- Theatrical release poster

Japanese name
- Kanji: 透明人間現わる
- Revised Hepburn: Tōmei Ningen Arawaru
- Directed by: Nobuo Adachi
- Screenplay by: Nobuo Adachi
- Story by: Akimitsu Takagi
- Based on: The Invisible Man by H. G. Wells
- Produced by: Hisashi Okuda
- Starring: Kanji Koshiba; Chizuru Kitagawa; Takiko Mizunoe; Daijirō Natsukawa; Ryūnosuke Tsukigata; Kichijiro Ueda;
- Cinematography: Hideo Ishimoto
- Edited by: Shigeo Nishida
- Music by: Goro Nishi
- Production company: Daiei Film
- Distributed by: Daiei
- Release date: 1949 (Japan);
- Running time: 87 minutes
- Country: Japan
- Language: Japanese

= The Invisible Man Appears =

The Invisible Man Appears (1949) by Nobuo Adachi

The Invisible Man Appears (透明人間現わる, Tōmei Ningen Arawaru) is a 1949 Japanese science fiction tokusatsu film directed by Nobuo Adachi, with special effects by Eiji Tsuburaya.
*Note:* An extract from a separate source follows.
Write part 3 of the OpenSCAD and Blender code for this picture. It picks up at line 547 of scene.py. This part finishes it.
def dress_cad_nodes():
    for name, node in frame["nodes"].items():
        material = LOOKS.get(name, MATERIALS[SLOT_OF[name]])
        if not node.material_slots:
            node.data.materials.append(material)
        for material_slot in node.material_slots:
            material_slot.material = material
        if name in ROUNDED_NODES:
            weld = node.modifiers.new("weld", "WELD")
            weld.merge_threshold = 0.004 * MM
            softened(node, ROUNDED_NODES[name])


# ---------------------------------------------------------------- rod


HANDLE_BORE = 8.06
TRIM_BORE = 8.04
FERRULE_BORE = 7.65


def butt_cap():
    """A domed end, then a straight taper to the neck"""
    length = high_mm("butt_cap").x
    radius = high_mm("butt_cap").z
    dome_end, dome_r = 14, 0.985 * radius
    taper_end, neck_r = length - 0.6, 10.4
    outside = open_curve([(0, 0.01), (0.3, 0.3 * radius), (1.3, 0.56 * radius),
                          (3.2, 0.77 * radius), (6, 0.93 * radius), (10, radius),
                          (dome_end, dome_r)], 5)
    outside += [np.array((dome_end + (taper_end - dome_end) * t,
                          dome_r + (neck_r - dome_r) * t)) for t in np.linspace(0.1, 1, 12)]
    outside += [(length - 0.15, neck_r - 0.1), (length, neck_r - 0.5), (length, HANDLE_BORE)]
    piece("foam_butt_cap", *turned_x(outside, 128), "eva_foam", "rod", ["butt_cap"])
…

The film was loosely based on H. G. Wells' 1897 The Invisible Man and produced by Daiei Film, the film stars Kanji Koshiba, Chizuru Kitagawa, Takiko Mizunoe, Daijirō Natsukawa, Ryūnosuke Tsukigata, and Kichijiro Ueda.

== Plot ==

A gang of thugs intend to use an invisibility formula created by Professor Nakazato to rob a priceless jewel necklace "The Tears of Amour."

==Cast==
- Kanji Koshiba as Shunji Kurokawa, the Invisible Man
- Chizuru Kitagawa as Machiko Nakazato
- Takiko Mizunoe as Ryuko Mizuki
- Ryūnosuke Tsukigata as Kenzo Nakazato
- Daijirō Natsukawa as Kyosuke Segi
- Kichijiro Ueda as Otoharu Sugimoto
- Shosaku Sugiyama as Ichiro Kawabe
- Mitsusaburo Ramon as Matsubara, lead investigator

== Themes ==
The Invisible Man Appears was influenced by exposure to American films during the Allied Occupation of Japan following World War II.

==Production==
The film was initially tentatively titled Invisible Demon by Hisashi Okuda. According to Okuda, When he showed the plan to Eiji Tsuburaya, who had just been expelled from public office, Tsuburaya promised, "I am willing to cooperate because I believe this is worth considering."

==Release==
The Invisible Man Appears was released in Japan in 1949. The film and its follow-up were never released outside of Japan until Arrow Video released the film on Blu-ray March 15, 2021.

== Follow-up ==

Daiei produced a second film inspired by H. G. Wells' The Invisible Man novel, titled The Invisible Man vs. The Human Fly (透明人間と蝿男), which was released to Japanese theaters on August 25, 1957.